Send back all the data below, exactly as given.
[BEGIN]
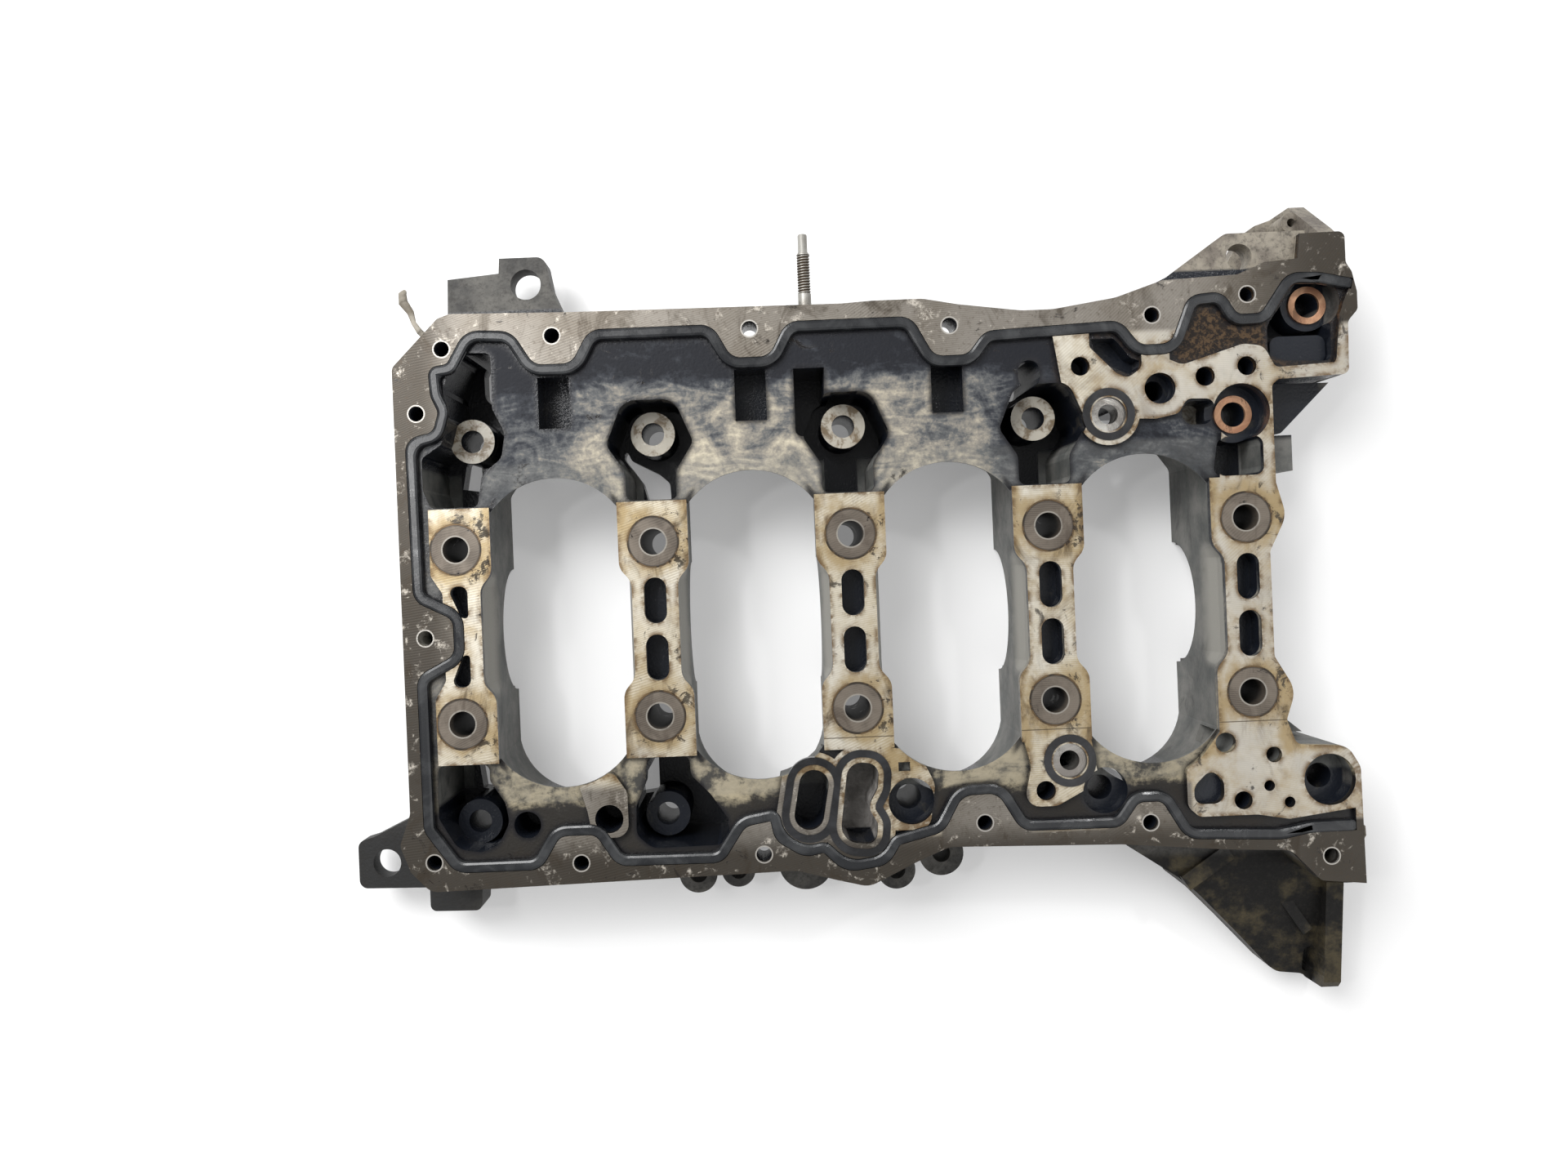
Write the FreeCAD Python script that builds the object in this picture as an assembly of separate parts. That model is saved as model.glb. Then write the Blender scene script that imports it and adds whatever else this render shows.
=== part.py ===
"""Ladder frame (bedplate) of an inline four-cylinder engine.

A die-cast aluminium frame that closes the crankcase from below and carries the lower halves of
the five main bearings in cast-in iron inserts. It lies on its block joint face, z = 0, with the
sump face up. The origin is on the crankshaft axis, in the middle of the centre main bearing:
+X runs along the crankshaft to the gearbox end, +Z from the joint face to the sump face.
All sizes are in millimetres.
"""
import FreeCAD, Part
import math
import os

from FreeCAD import Vector

# Crankcase layout
bearings = 5
bore_pitch = 88.0            # from one main bearing to the next
main_bolt_span = 77.7        # across the crankshaft, between the two bolts of a bearing
frame_height = 60.0          # joint face to sump face
front_reach = 25.0           # front bearing to the front edge of the sump flange
rear_reach = 49.0            # rear bearing to the gearbox face
upper_reach = 141.3          # crankshaft axis to the upper flange edge
lower_reach = 112.0          # crankshaft axis to the lower flange edge

# Bearing webs
pad_half_width = 15.6        # milled pad round a main bolt, and the bearing block below it
pad_end = 57.0               # crankshaft axis to the end of a pad
neck_half_width = 10.3       # web between the two bolts, at the sump face
neck_end = 21.5
neck_start = 27.5
neck_skirt = 9.0             # upright part of a neck's side, below the sump face
neck_round = 8.0
lip_height = 4.5             # the milled lip round a window overhangs the cast walls below it
lip_overhang = 2.2
saddle_d = 56.0              # half-round seat of the bearing shell, in the iron
saddle_relief = 1.5          # the aluminium beside it stands back by this much
window_apex = 69.3           # crankshaft axis to the top of a crank window
web_pocket_w = 10.0
web_pocket_l = 20.5
web_pocket_at = 12.7
web_pocket_depth = 12.0

# Iron inserts
insert_half_width = 11.5
insert_end = 12.5            # iron beyond a main bolt's centre
insert_crown = 8.0           # iron above the saddle
insert_cover = 2.0           # aluminium over the iron, under the flare of a neck
iron_column_d = 22.0
main_bolt_hole_d = 11.5

# Floors and walls
deck_drop = 3.0              # cast deck below the sump face
deck_wall = 6.0
least_round = 2.6            # corners of a smaller radius are left sharp
cavity_arch = 11.2           # crankcase side of the lower deck, beyond the windows' arches
rail_wall = 13.0             # outer wall at the joint face
tower_inset_upper = 52.3     # flange edge to the row of bolt towers
tower_inset_lower = 25.5
tower_d = 20.4
tower_drop = 22.0            # top of a bolt tower below the sump face
tower_hole_d = 10.5
pocket_floor = 10.0          # floor of the pockets round the towers
pump_block_foot = 14.0       # underside of the thick metal below the pump plate

# Sump flange holes
sump_hole_d = 6.8
sump_hole_depth = 22.0
sump_boss_d = 17.0
joint_bolt_d = 8.5           # bolts of the block joint, outside the lower rail
joint_boss_h = 26.0
niche_margin = 1.5           # from a through hole to the side of the niche below it

# Seals and small parts
bead_w = 4.9
bead_crown = 0.7             # seal above the sump face
port_w = 13.2                # left oil port
port_l = 26.8
port_lip = 2.4               # metal between an oil port and its seal
port_rim = 2.3               # metal outside the seal
port_seal_w = 3.2
port_seal_h = 2.8
port_groove = 2.4
port_depth = 26.0
ring_seal_w = 3.2
sleeve_d = 15.2
sleeve_bore = 8.8
sleeve_len = 12.0
sleeve_drop = 1.2
washer_t = 1.5
washer_d = 17.0
washer_bore = 11.2
seat_drop = 11.5             # bolt seats of the gearbox end below the sump face
wing_root = 36.0             # height of the lower gearbox wing where it leaves the rail
wing_tip = 16.0
stud_d = 6.0
stud_out = 35.0
stud_in = 9.0
stud_thread_d = 5.2
stud_tip_d = 4.3
stud_tip_len = 8.0
stud_z = 45.0

# Values worked out from those above
top = frame_height
deck = top - deck_drop
ceiling = deck - deck_wall
bolt_y = main_bolt_span / 2
web_x = [(n - (bearings - 1) / 2) * bore_pitch for n in range(bearings)]
front = web_x[0] - front_reach
rear = web_x[-1] + rear_reach
upper = upper_reach
lower = -lower_reach
insert_top = saddle_d / 2 + insert_crown
neck_foot = insert_top + insert_cover
block_half_width = pad_half_width - lip_overhang
upper_depth = upper_reach - window_apex
lower_depth = lower_reach - window_apex


def up(inset):
    """Y of a place this far inside the upper flange edge of the 141.3 mm reach, kept in proportion."""
    return upper_reach - inset * upper_depth / 72.0


def down(inset):
    """The same from the lower flange edge of the 112 mm reach."""
    return -lower_reach + inset * lower_depth / 42.7


tower_y_upper = up(tower_inset_upper)
tower_y_lower = -down(tower_inset_lower)


def fillet_run(points, closed):
    """Edges of a run of lines with a round at each point that states a radius worth a round face."""
    n = len(points)
    spots = [Vector(p[0], p[1], 0) for p in points]
    radii = [p[2] if len(p) > 2 else 0.0 for p in points]
    cuts = []
    for i in range(n):
        if radii[i] < least_round or (not closed and i in (0, n - 1)):
            cuts.append((spots[i], spots[i], None))
            continue
        back = spots[i - 1] - spots[i]
        on = spots[(i + 1) % n] - spots[i]
        turn = math.pi - back.getAngle(on)
        if turn < 0.02:
            cuts.append((spots[i], spots[i], None))
            continue
        reach = min(radii[i] * math.tan(turn / 2), 0.49 * back.Length, 0.49 * on.Length)
        radius = reach / math.tan(turn / 2)
        a = spots[i] + Vector(back).normalize() * reach
        b = spots[i] + Vector(on).normalize() * reach
        inward = Vector(back).normalize() + Vector(on).normalize()
        inward.normalize()
        middle = spots[i] + inward * (radius / math.cos(turn / 2) - radius)
        cuts.append((a, b, middle))
    edges = []
    for i in range(n):
        a, b, middle = cuts[i]
        if middle is not None:
            edges.append(Part.Arc(a, middle, b).toShape())
        if i == n - 1 and not closed:
            break
        start, end = b, cuts[(i + 1) % n][0]
        if (end - start).Length > 1e-6:
            edges.append(Part.makeLine(start, end))
    return edges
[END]
> _Answer in full_:
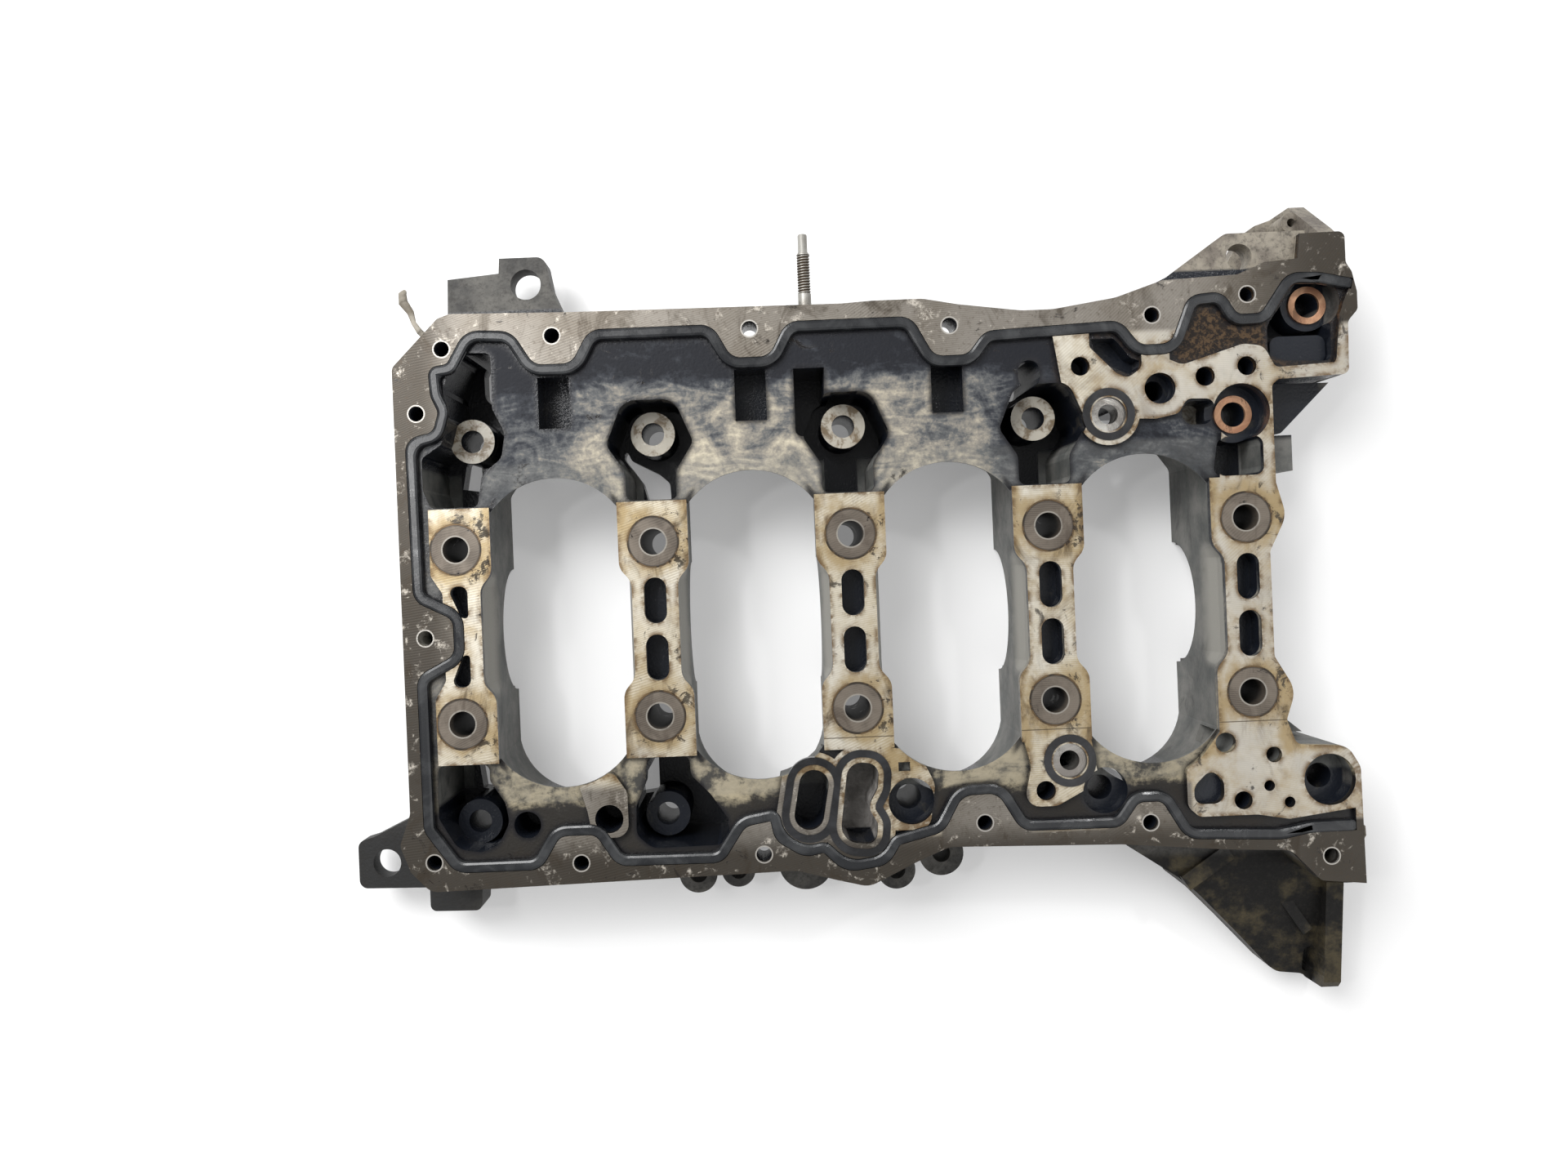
Write the FreeCAD Python script that builds the object in this picture as an assembly of separate parts. That model is saved as model.glb. Then write the Blender scene script that imports it and adds whatever else this render shows.
=== part.py ===
"""Ladder frame (bedplate) of an inline four-cylinder engine.

A die-cast aluminium frame that closes the crankcase from below and carries the lower halves of
the five main bearings in cast-in iron inserts. It lies on its block joint face, z = 0, with the
sump face up. The origin is on the crankshaft axis, in the middle of the centre main bearing:
+X runs along the crankshaft to the gearbox end, +Z from the joint face to the sump face.
All sizes are in millimetres.
"""
import FreeCAD, Part
import math
import os

from FreeCAD import Vector

# Crankcase layout
bearings = 5
bore_pitch = 88.0            # from one main bearing to the next
main_bolt_span = 77.7        # across the crankshaft, between the two bolts of a bearing
frame_height = 60.0          # joint face to sump face
front_reach = 25.0           # front bearing to the front edge of the sump flange
rear_reach = 49.0            # rear bearing to the gearbox face
upper_reach = 141.3          # crankshaft axis to the upper flange edge
lower_reach = 112.0          # crankshaft axis to the lower flange edge

# Bearing webs
pad_half_width = 15.6        # milled pad round a main bolt, and the bearing block below it
pad_end = 57.0               # crankshaft axis to the end of a pad
neck_half_width = 10.3       # web between the two bolts, at the sump face
neck_end = 21.5
neck_start = 27.5
neck_skirt = 9.0             # upright part of a neck's side, below the sump face
neck_round = 8.0
lip_height = 4.5             # the milled lip round a window overhangs the cast walls below it
lip_overhang = 2.2
saddle_d = 56.0              # half-round seat of the bearing shell, in the iron
saddle_relief = 1.5          # the aluminium beside it stands back by this much
window_apex = 69.3           # crankshaft axis to the top of a crank window
web_pocket_w = 10.0
web_pocket_l = 20.5
web_pocket_at = 12.7
web_pocket_depth = 12.0

# Iron inserts
insert_half_width = 11.5
insert_end = 12.5            # iron beyond a main bolt's centre
insert_crown = 8.0           # iron above the saddle
insert_cover = 2.0           # aluminium over the iron, under the flare of a neck
iron_column_d = 22.0
main_bolt_hole_d = 11.5

# Floors and walls
deck_drop = 3.0              # cast deck below the sump face
deck_wall = 6.0
least_round = 2.6            # corners of a smaller radius are left sharp
cavity_arch = 11.2           # crankcase side of the lower deck, beyond the windows' arches
rail_wall = 13.0             # outer wall at the joint face
tower_inset_upper = 52.3     # flange edge to the row of bolt towers
tower_inset_lower = 25.5
tower_d = 20.4
tower_drop = 22.0            # top of a bolt tower below the sump face
tower_hole_d = 10.5
pocket_floor = 10.0          # floor of the pockets round the towers
pump_block_foot = 14.0       # underside of the thick metal below the pump plate

# Sump flange holes
sump_hole_d = 6.8
sump_hole_depth = 22.0
sump_boss_d = 17.0
joint_bolt_d = 8.5           # bolts of the block joint, outside the lower rail
joint_boss_h = 26.0
niche_margin = 1.5           # from a through hole to the side of the niche below it

# Seals and small parts
bead_w = 4.9
bead_crown = 0.7             # seal above the sump face
port_w = 13.2                # left oil port
port_l = 26.8
port_lip = 2.4               # metal between an oil port and its seal
port_rim = 2.3               # metal outside the seal
port_seal_w = 3.2
port_seal_h = 2.8
port_groove = 2.4
port_depth = 26.0
ring_seal_w = 3.2
sleeve_d = 15.2
sleeve_bore = 8.8
sleeve_len = 12.0
sleeve_drop = 1.2
washer_t = 1.5
washer_d = 17.0
washer_bore = 11.2
seat_drop = 11.5             # bolt seats of the gearbox end below the sump face
wing_root = 36.0             # height of the lower gearbox wing where it leaves the rail
wing_tip = 16.0
stud_d = 6.0
stud_out = 35.0
stud_in = 9.0
stud_thread_d = 5.2
stud_tip_d = 4.3
stud_tip_len = 8.0
stud_z = 45.0

# Values worked out from those above
top = frame_height
deck = top - deck_drop
ceiling = deck - deck_wall
bolt_y = main_bolt_span / 2
web_x = [(n - (bearings - 1) / 2) * bore_pitch for n in range(bearings)]
front = web_x[0] - front_reach
rear = web_x[-1] + rear_reach
upper = upper_reach
lower = -lower_reach
insert_top = saddle_d / 2 + insert_crown
neck_foot = insert_top + insert_cover
block_half_width = pad_half_width - lip_overhang
upper_depth = upper_reach - window_apex
lower_depth = lower_reach - window_apex


def up(inset):
    """Y of a place this far inside the upper flange edge of the 141.3 mm reach, kept in proportion."""
    return upper_reach - inset * upper_depth / 72.0


def down(inset):
    """The same from the lower flange edge of the 112 mm reach."""
    return -lower_reach + inset * lower_depth / 42.7


tower_y_upper = up(tower_inset_upper)
tower_y_lower = -down(tower_inset_lower)


def fillet_run(points, closed):
    """Edges of a run of lines with a round at each point that states a radius worth a round face."""
    n = len(points)
    spots = [Vector(p[0], p[1], 0) for p in points]
    radii = [p[2] if len(p) > 2 else 0.0 for p in points]
    cuts = []
    for i in range(n):
        if radii[i] < least_round or (not closed and i in (0, n - 1)):
            cuts.append((spots[i], spots[i], None))
            continue
        back = spots[i - 1] - spots[i]
        on = spots[(i + 1) % n] - spots[i]
        turn = math.pi - back.getAngle(on)
        if turn < 0.02:
            cuts.append((spots[i], spots[i], None))
            continue
        reach = min(radii[i] * math.tan(turn / 2), 0.49 * back.Length, 0.49 * on.Length)
        radius = reach / math.tan(turn / 2)
        a = spots[i] + Vector(back).normalize() * reach
        b = spots[i] + Vector(on).normalize() * reach
        inward = Vector(back).normalize() + Vector(on).normalize()
        inward.normalize()
        middle = spots[i] + inward * (radius / math.cos(turn / 2) - radius)
        cuts.append((a, b, middle))
    edges = []
    for i in range(n):
        a, b, middle = cuts[i]
        if middle is not None:
            edges.append(Part.Arc(a, middle, b).toShape())
        if i == n - 1 and not closed:
            break
        start, end = b, cuts[(i + 1) % n][0]
        if (end - start).Length > 1e-6:
            edges.append(Part.makeLine(start, end))
    return edges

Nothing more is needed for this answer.